# INFORMATION GIVEN

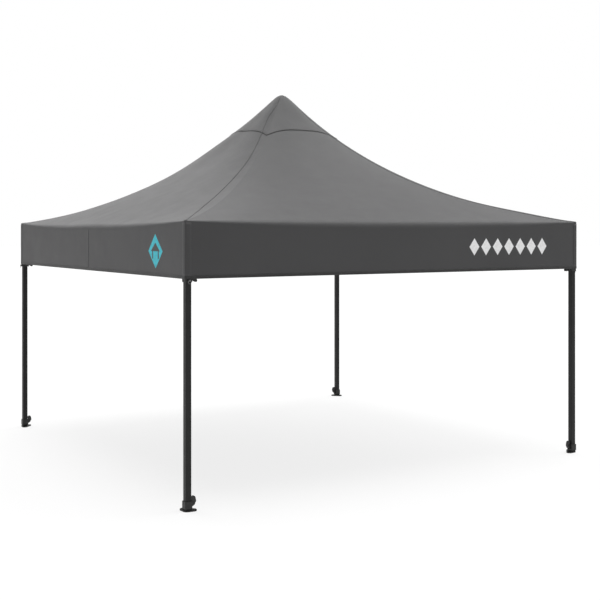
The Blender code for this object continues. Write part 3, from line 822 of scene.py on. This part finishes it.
def make_mid_seam(side, side_index):
    """The upright seam where the two halves of a valance are joined."""
    lines = []
    top = eave_bend(side_index, 0)[2][1]
    for k in range(MID_SEAM_ROWS + 1):
        z = top + (HEM_Z + HEM_WIDTH - top) * k / MID_SEAM_ROWS
        line = []
        for offset, lift in strip_profile(MID_SEAM, 0.0003):
            n = HALF - valance_ripple(side_index, offset / HALF, top - z) + lift
            line.append(turned(n, offset, z, side_index))
        lines.append(line[::-1])
    return sewn(ribbon(f"{side}_mid_seam", lines, "mid_tape"), 0.0005)


def outline(z, offset):
    """Points round the valance at one height, moved outward by the offset."""
    made = []
    for side_index in range(4):
        for v in side_shares()[:-1]:
            end = eave_bend(side_index, v)[2]
            n = HALF - (valance_ripple(side_index, v, end[1] - z) if z < end[1] else 0)
            n, t = round_corner(n, v * HALF)
            at = turned(n, t, z, side_index)
            share = ease(abs(v), 0.9965, 1.0) * 0.5
            out = turned(1 - share, math.copysign(share, v), 0, side_index).normalized()
            made.append(at + offset * out)
    return made


def make_hem_binding():
    """The dark tape folded round the hem, stitched along its upper edge."""
    top = HEM_Z + HEM_WIDTH
    below_top, above_fold, fold = top - 0.0015, HEM_Z + 0.004, HEM_Z + 0.001
    profile = [
        (top, 0.0004), (below_top, 0.0012), (above_fold, 0.0014), (fold, 0.0012), (HEM_Z, 0.0),
        (fold, -0.0020), (above_fold, -0.0022), (below_top, -0.0020), (top, -0.0012),
    ]
    loops = [outline(z, offset) for z, offset in profile]
    lines = [[loop[k] for loop in loops] for k in range(len(loops[0]))]
    binding = ribbon("hem_binding", lines, "hem", closed=True)
    return sewn(binding, 0.0004)


def facing_place(s):
    """Where a facing's column stands in plan at the +X +Y corner, from its share across, -1 to 1."""
    lift = 0.0009 if abs(s) < 0.98 else 0.0002
    inner = HALF - CORNER_R
    radius = CORNER_R + lift
    half_arc = radius * math.pi / 4
    distance = abs(s) * FACING
    if distance < half_arc:
        angle = math.pi / 4 - distance / radius
        n, t = inner + radius * math.cos(angle), inner + radius * math.sin(angle)
    else:
        n, t = HALF + lift, inner - (distance - half_arc)
    return (n, t) if s > 0 else (t, n)


def make_corner_bands():
    """The facing on both sides of each upright corner, down the valance."""
    places = [facing_place(-s) for s in reversed(FACING_SHARES)] + [facing_place(s) for s in FACING_SHARES]
    made = []
    for leg, (sx, sy) in LEGS.items():
        lines = []
        for k in range(FACING_ROWS + 1):
            z = FACING_TOP + (FACING_LOW - FACING_TOP) * k / FACING_ROWS
            line = [Vector((sx * x, sy * y, z)) for x, y in places]
            lines.append(line if sx * sy > 0 else line[::-1])
        band = ribbon(f"{leg}_corner_band", lines, "tape")
        made.append(sewn(band, 0.0005))
    return made


# ---- camera, floor and light ----


def make_camera():
    data = bpy.data.cameras.new("camera")
    data.lens = CAMERA_LENS
    data.sensor_width = CAMERA_SENSOR
    data.shift_y = CAMERA_SHIFT
    data.clip_end = 200
    camera = bpy.data.objects.new("camera", data)
    camera.location = CAMERA_PLACE
    camera.rotation_euler = (math.radians(90), 0, math.radians(CAMERA_TURN))
    bpy.context.scene.collection.objects.link(camera)
    bpy.context.scene.camera = camera


def make_floor():
    """A white floor that glows a little, so that shadows on it stay pale. From below it is clear."""
    surface = Surface("floor", 0.9, specular=0.1)
    surface.shader.inputs["Base Color"].default_value = (FLOOR_GREY, FLOOR_GREY, FLOOR_GREY, 1)
    surface.shader.inputs["Emission Color"].default_value = (1, 1, 1, 1)
    surface.shader.inputs["Emission Strength"].default_value = FLOOR_GLOW
    mixed = surface.node("ShaderNodeMixShader")
    surface.link(surface.node("ShaderNodeNewGeometry").outputs["Backfacing"], mixed.inputs["Fac"])
    surface.link(surface.shader.outputs["BSDF"], mixed.inputs[1])
    surface.link(surface.node("ShaderNodeBsdfTransparent").outputs["BSDF"], mixed.inputs[2])
    surface.link(mixed.outputs["Shader"], surface.tree.nodes["Material Output"].inputs["Surface"])
    bm = bmesh.new()
    bmesh.ops.create_circle(bm, cap_ends=True, segments=96, radius=FLOOR_R)
    mesh = bpy.data.meshes.new("floor")
    bm.to_mesh(mesh)
    bm.free()
    mesh.materials.append(surface.material)
    floor = bpy.data.objects.new("floor", mesh)
    floor.location.z = -0.0005
    bpy.context.scene.collection.objects.link(floor)


def make_studio():
    """A backdrop that looks white and gives a weaker glow."""
    world = bpy.data.worlds.new("studio")
    world.use_nodes = True
    tree = world.node_tree
    glow = tree.nodes["Background"]
    glow.inputs["Color"].default_value = (1, 1, 1, 1)
    glow.inputs["Strength"].default_value = STUDIO_GLOW
    backdrop = tree.nodes.new("ShaderNodeBackground")
    backdrop.inputs["Color"].default_value = (1, 1, 1, 1)
    path = tree.nodes.new("ShaderNodeLightPath")
    mixed = tree.nodes.new("ShaderNodeMixShader")
    tree.links.new(path.outputs["Is Camera Ray"], mixed.inputs["Fac"])
    tree.links.new(glow.outputs["Background"], mixed.inputs[1])
    tree.links.new(backdrop.outputs["Background"], mixed.inputs[2])
    tree.links.new(mixed.outputs["Shader"], tree.nodes["World Output"].inputs["Surface"])
    bpy.context.scene.world = world


def make_lamps():
    """Wide soft lamps, far away."""
    for name, towards, strength, width in LAMPS:
        data = bpy.data.lights.new(name, "SUN")
        data.energy = strength
        data.angle = math.radians(width)
        lamp = bpy.data.objects.new(name, data)
        lamp.rotation_euler = Vector(towards).to_track_quat("Z", "Y").to_euler()
        bpy.context.scene.collection.objects.link(lamp)
    view = bpy.context.scene.view_settings
    view.view_transform = "Standard"
    view.look = "None"


def dress_frame():
    """The CAD pieces that show get their finish: the first whose word is in the name."""
    finishes = (
        ("outer_leg", "tube"), ("inner_leg", "tube"), ("bar", "tube"), ("mast_with", "tube"),
        ("slider", "nylon"), ("collar", "nylon"), ("bracket", "nylon"), ("hub", "nylon"),
        ("mast_head", "nylon"), ("lever", "lever"), ("pull_pin", "pin"),
    )
    for name, node in frame["nodes"].items():
        for part, key in finishes:
            if part in name:
                for slot in node.material_slots:
                    slot.material = MATERIALS[key]
                break


def soften_edges():
    """The small pieces and the inner legs have no sharp edges."""
    for name, node in frame["nodes"].items():
        if any(part in name for part in SOFT_EDGED):
            soft = node.modifiers.new("soft_edges", "BEVEL")
            soft.width = SOFT_EDGE
            soft.segments = 2
            soft.limit_method = "ANGLE"
            soft.angle_limit = math.radians(40)


def make_adjusting_holes(leg, sx, sy):
    """The row of holes down the outward faces of an inner leg, as thin discs laid on them whose dark colour
    is painted shade of the tube's hollow inside. It shows when the leg is drawn out."""
    bm = bmesh.new()
    for k in range(HOLE_COUNT):
        for axis, sign in (("Y", sx), ("X", sy)):
            flat = Matrix.Rotation(math.radians(90), 4, axis)
            out = Vector((sign, 0, 0)) if axis == "Y" else Vector((0, sign, 0))
            centre = Vector((sx * LEG_AXIS, sy * LEG_AXIS, HOLE_START + HOLE_PITCH * k)) + out * INNER_HALF
            bmesh.ops.create_cone(
                bm, cap_ends=True, segments=20, radius1=HOLE_R, radius2=HOLE_R, depth=HOLE_DEPTH,
                matrix=Matrix.Translation(centre) @ flat,
            )
    holes = mesh_object(f"{leg}_adjusting_holes", bm, ["hole"], smooth=False)
    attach(holes, frame["nodes"][f"{leg}_inner_leg"]["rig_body"])


def make_mast_spring():
    """The coil between the mast and its head, which keeps the canopy tight."""
    bm = bmesh.new()
    rings = []
    steps = SPRING_TURNS * SPRING_STEPS
    rise = SPRING_HIGH - SPRING_LOW
    for k in range(steps + 1):
        angle = math.tau * k / SPRING_STEPS
        out = Vector((math.cos(angle), math.sin(angle), 0))
        centre = out * SPRING_R + Vector((0, 0, SPRING_LOW + rise * k / steps))
        ring = []
        for j in range(SPRING_SIDES):
            turn = math.tau * j / SPRING_SIDES
            across = math.cos(turn) * out + Vector((0, 0, math.sin(turn)))
            ring.append(bm.verts.new(centre + SPRING_WIRE * across))
        rings.append(ring)
    for before, after in zip(rings, rings[1:]):
        for j in range(SPRING_SIDES):
            beside = (j + 1) % SPRING_SIDES
            bm.faces.new([before[j], before[beside], after[beside], after[j]])
    bm.faces.new(rings[0])
    bm.faces.new(rings[-1][::-1])
    bmesh.ops.recalc_face_normals(bm, faces=bm.faces)
    spring = mesh_object("mast_spring", bm, ["spring"])
    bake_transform(spring)


make_camera()
make_floor()
make_studio()
make_lamps()
dress_frame()
soften_edges()
for leg, (sx, sy) in LEGS.items():
    make_adjusting_holes(leg, sx, sy)
make_mast_spring()
canopy = make_canopy()
trim = [make_hip_seam(leg) for leg in LEGS]
trim.append(make_crown_cap())
trim.append(make_crown_hem())
trim += [make_mid_seam("right", 0), make_mid_seam("left", 2)]
trim.append(make_hem_binding())
trim += make_corner_bands()
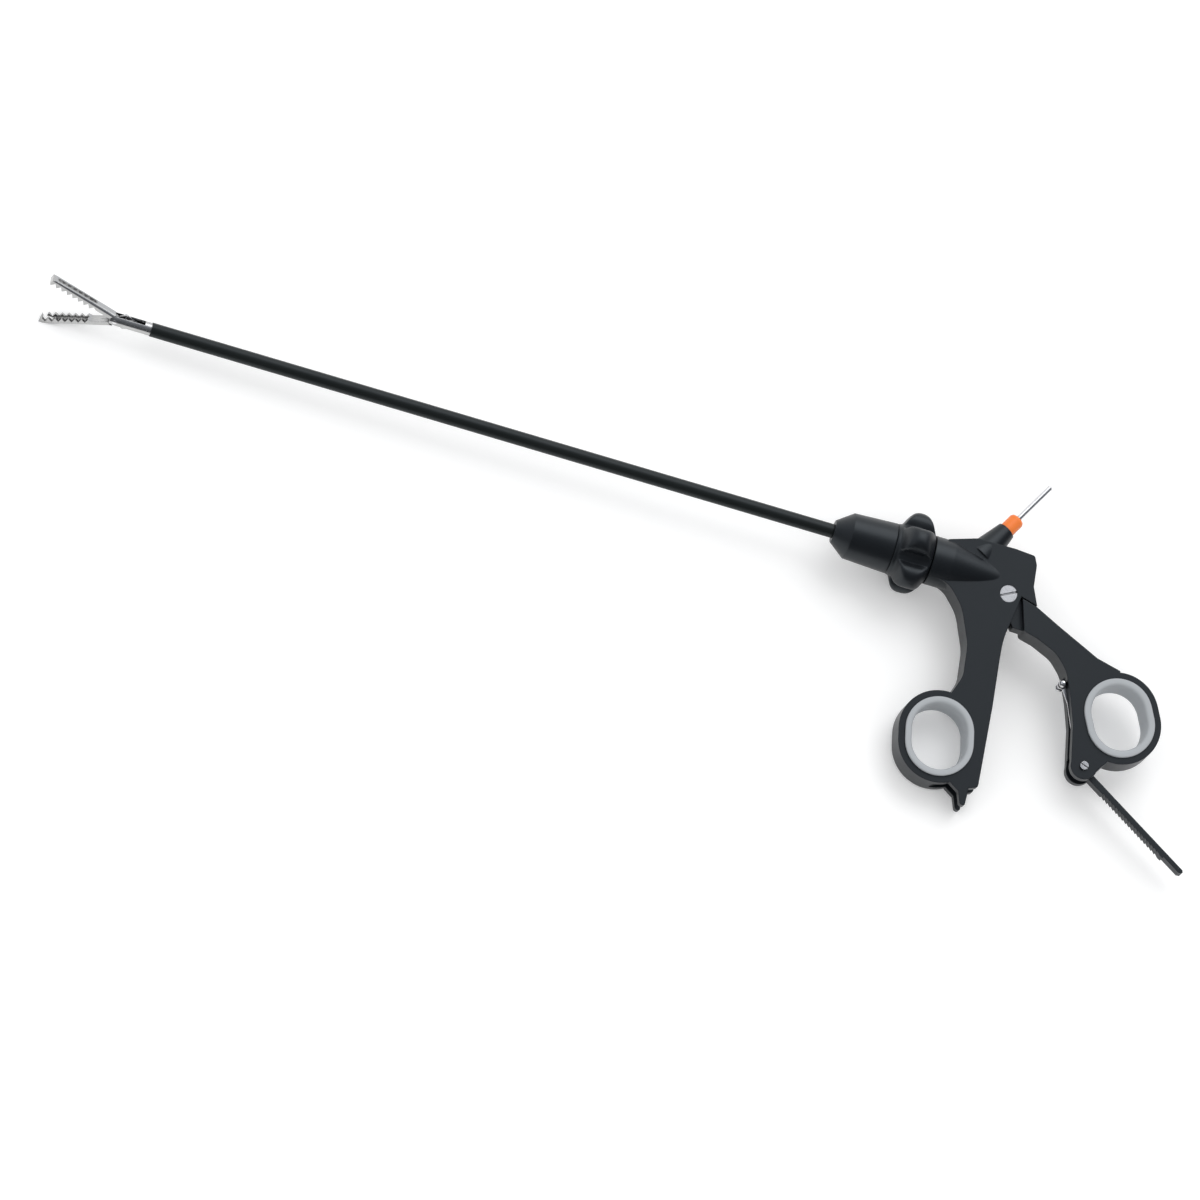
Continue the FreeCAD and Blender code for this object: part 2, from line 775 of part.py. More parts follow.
def corner_edges(feature, spots, reach=0.6):
    """The edges across the plate that stand at the given corners."""
    names = []
    for index, edge in enumerate(feature.Shape.Edges, start=1):
        box = edge.BoundBox
        if box.ZLength < 3 or max(box.XLength, box.YLength) > 0.01:
            continue
        for x, y in spots:
            if math.hypot(box.XMin - as_size(x).number, box.YMin - as_size(y).number) < reach:
                names.append("Edge{}".format(index))
    return names


def round_corners(body, label, feature, radius, spots):
    """Round the upright edges at some corners, so that the outline flows."""
    fillet = body.newObject("PartDesign::Fillet", label)
    fillet.Base = (feature, corner_edges(feature, spots))
    bind(fillet, "Radius", radius)
    doc.recompute()
    return fillet


def handle_plate(label, outline, corners, ring_at, ring_angle):
    """A moulded handle plate: its outline rounded at the corners, with the ring's body joined on."""
    body = doc.addObject("PartDesign::Body", label)
    pad = body.newObject("PartDesign::Pad", label + "_web")
    pad.Profile = polygon(label + "_outline", outline, body)
    pad.SideType = "Symmetric"
    bind(pad, "Length", S["handle_thickness"])
    doc.recompute()
    feature = pad
    for number, (radius, spots) in enumerate(corners):
        feature = round_corners(body, "{}_corner{}".format(label, number), feature, radius, spots)
    loop = body.newObject("PartDesign::Pad", label + "_loop")
    loop.Profile = stadium(label + "_loop", *ring_at, ring_angle, S["ring_straight"], ring_outer, body)
    loop.SideType = "Symmetric"
    bind(loop, "Length", S["handle_thickness"])
    body.Tip = loop
    doc.recompute()
    return body, loop


def ring_hole(label, ring_at, ring_angle):
    """The cutter for a ring's opening, the size of the soft insert that fills it."""
    face = insert_face + 1
    return extrude(label, stadium(label, *ring_at, ring_angle, S["ring_straight"], S["insert_rad"]), -face, face)


def finger_ring_at():
    return S["finger_ring_x"], S["finger_ring_y"]


def thumb_ring_at():
    return S["thumb_ring_x"], S["thumb_ring_y"]


def from_pivot(dx, dy):
    """A point of the handles, given from the pivot screw's axis."""
    return pivot_x + dx, pivot_y + dy


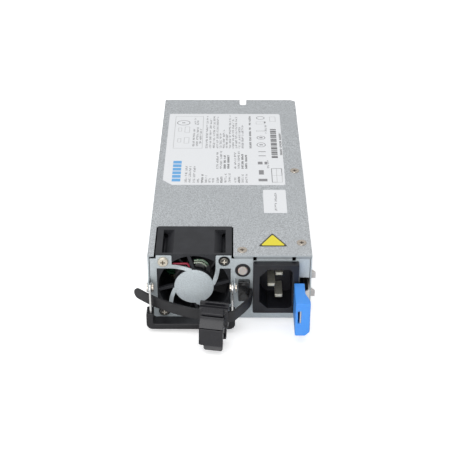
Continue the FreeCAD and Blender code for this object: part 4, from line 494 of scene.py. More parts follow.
class Bench:
    """The modelling bench: primitives, edit-mode steps and finishing, as by hand."""

    def __init__(self, nodes: dict[str, bpy.types.Object]) -> None:
        """Keeps the frame's nodes.

        Args:
            nodes: The CAD nodes by name.
        """
        self.nodes = nodes

    def clear(self) -> None:
        """Leaves edit mode and deselects everything."""
        if bpy.context.object and bpy.context.object.mode != "OBJECT":
            bpy.ops.object.mode_set(mode="OBJECT")
        bpy.ops.object.select_all(action="DESELECT")

    def hold(self, piece: bpy.types.Object) -> bpy.types.Object:
        """Selects one object and makes it active."""
        self.clear()
        piece.select_set(True)
        bpy.context.view_layer.objects.active = piece
        return piece

    def block(self, name: str, low: Place, high: Place) -> bpy.types.Object:
        """A box between two corners, in millimetres."""
        self.clear()
        middle = [(a + b) / 2 * MM for a, b in zip(low, high)]
        bpy.ops.mesh.primitive_cube_add(size=1.0, location=middle)
        piece = bpy.context.object
        piece.scale = [(b - a) * MM for a, b in zip(low, high)]
        return self.settle(piece, name)

    def disc(self, name: str, centre: Place, radius: float, depth: float, axis: str = "Y",
             sides: int = 48) -> bpy.types.Object:
        """A round blank about a centre, in millimetres.

        Args:
            name: The piece's name.
            centre: The blank's middle.
            radius: Its radius.
            depth: Its length along the axis.
            axis: X, Y or Z.
            sides: How many sides the round has.

        Returns:
            The blank, with its place in its mesh.
        """
        self.clear()
        turn = {"X": (0, math.pi / 2, 0), "Y": (math.pi / 2, 0, 0), "Z": (0, 0, 0)}[axis]
        bpy.ops.mesh.primitive_cylinder_add(vertices=sides, radius=radius * MM,
                                            depth=depth * MM, rotation=turn,
                                            location=[value * MM for value in centre])
        return self.settle(bpy.context.object, name)

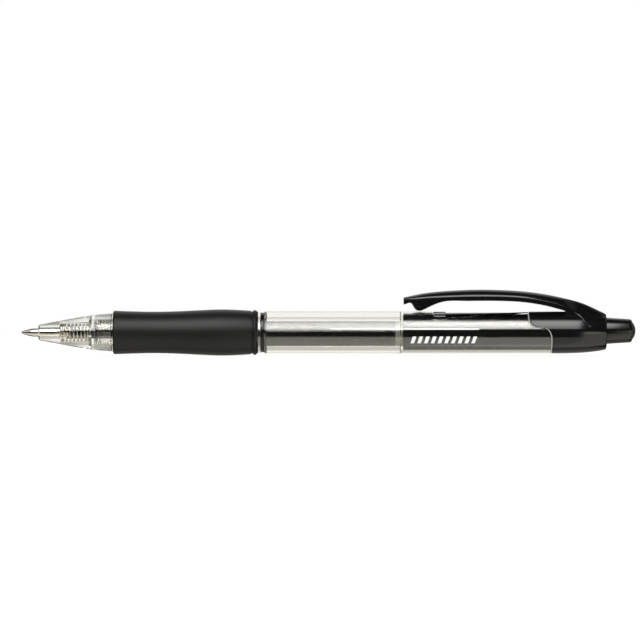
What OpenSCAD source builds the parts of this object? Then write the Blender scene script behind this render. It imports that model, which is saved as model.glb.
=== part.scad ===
// Retractable gel pen: clear barrel, rubber grip, clip cap and click mechanism.
// The pen lies along X with its point at -X and its clip up, shown with the point out.
// Lengths along the pen ("stations") are counted from the writing ball.

/* [Overall] */
// Length from the writing ball to the end of the button, point out
overall_len = 146; // [145:0.5:148]
// Length of the point that stands out of the nose
point_out = 4.04; // [3.6:0.02:4.2]
// Travel of button and refill from writing back to retracted
retract_travel = 4.6; // [4.4:0.1:4.6]
// Further travel forward while the button is held in
overtravel = 1.4; // [1:0.1:1.4]

/* [Front section] */
// Length of the clear nose in front of the grip
nose_len = 17.8; // [17.6:0.1:19]
// Diameter of the nose at its front
nose_front_d = 3.7; // [3.4:0.1:4]
// Diameter of the nose where it meets the grip
nose_rear_d = 9.24; // [9:0.04:9.4]
// Number of rings moulded round the nose next to the grip
nose_rings = 6; // [0:1:7]
// Distance from one ring to the next
ring_pitch = 0.713; // [0.6:0.01:0.75]
// Depth of the hollows between the rings
ring_depth = 0.1; // [0.06:0.02:0.14]

/* [Grip] */
// Length of the rubber grip
grip_len = 34.35; // [33.5:0.05:36]
// Diameter of the grip at its front
grip_front_d = 10.4; // [10:0.05:10.8]
// Diameter of the grip at its waist
grip_waist_d = 9.88; // [9.6:0.02:10.2]
// Diameter of the grip at its widest, where the pen rests
grip_bulge_d = 10.98; // [10.8:0.02:11.4]

/* [Barrel] */
// Outer diameter of the clear barrel
barrel_d = 10.06; // [10:0.02:10.2]
// Length of clear barrel in front of the inner sleeve
ink_window_len = 32.46; // [31:0.02:34]
// Bore of the barrel round the refill
barrel_bore_d = 7; // [6.8:0.05:7.2]

/* [Refill] */
// Outer diameter of the refill tube
refill_d = 6.12; // [6:0.02:6.14]
// Wall of the refill tube
refill_wall = 0.6; // [0.5:0.05:0.8]
// Diameter of the writing ball
ball_d = 0.7; // [0.6:0.05:0.8]
// Diameter of the metal point's shank
shank_d = 2.08; // [1.9:0.02:2.2]

/* [Spring] */
// Outer diameter of the return spring
spring_d = 4.36; // [4.2:0.02:4.4]
// Diameter of the spring wire
wire_d = 0.4; // [0.3:0.05:0.45]
// Open turns between the closed ends
open_turns = 6; // [4:1:7]

/* [Cap and clip] */
// Outer diameter of the cap at its front
cap_d = 10; // [9.96:0.02:10.06]
// Length of the cap along its top
cap_len = 18.55; // [18.5:0.05:19]
// Half the width of the clip along its middle
clip_half_w = 2.85; // [2.4:0.05:2.95]
// Height of the top of the clip above the pen's axis
clip_height = 10.2; // [10:0.05:10.6]
// Gap between the clip's ball and the barrel
clip_gap = 0.1; // [0.08:0.02:0.3]

/* [Button] */
// Diameter of the button where it leaves the cap
button_d = 6.3; // [6.1:0.02:6.36]
// Height of the button's middle above the pen's axis
button_rise = 0.4; // [0:0.05:0.45]
// Number of teeth on the plunger and on the cam rotor
cam_teeth = 8; // [8:4:12]

/* [Hidden] */
$fn = 96;
slack = 0.05;       // running clearance on a radius
lap = 0.02;         // gap between faces of fixed pieces that meet
axis_z = grip_bulge_d / 2;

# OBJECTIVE
Take the lines from the line with "scene.py. More parts follow." through the line with "self.nodes = nodes", both ends included, and give them again exactly, with nothing else.

# RESULT FOR THIS TASK
Continue the FreeCAD and Blender code for this object: part 4, from line 494 of scene.py. More parts follow.
class Bench:
    """The modelling bench: primitives, edit-mode steps and finishing, as by hand."""

    def __init__(self, nodes: dict[str, bpy.types.Object]) -> None:
        """Keeps the frame's nodes.

        Args:
            nodes: The CAD nodes by name.
        """
        self.nodes = nodes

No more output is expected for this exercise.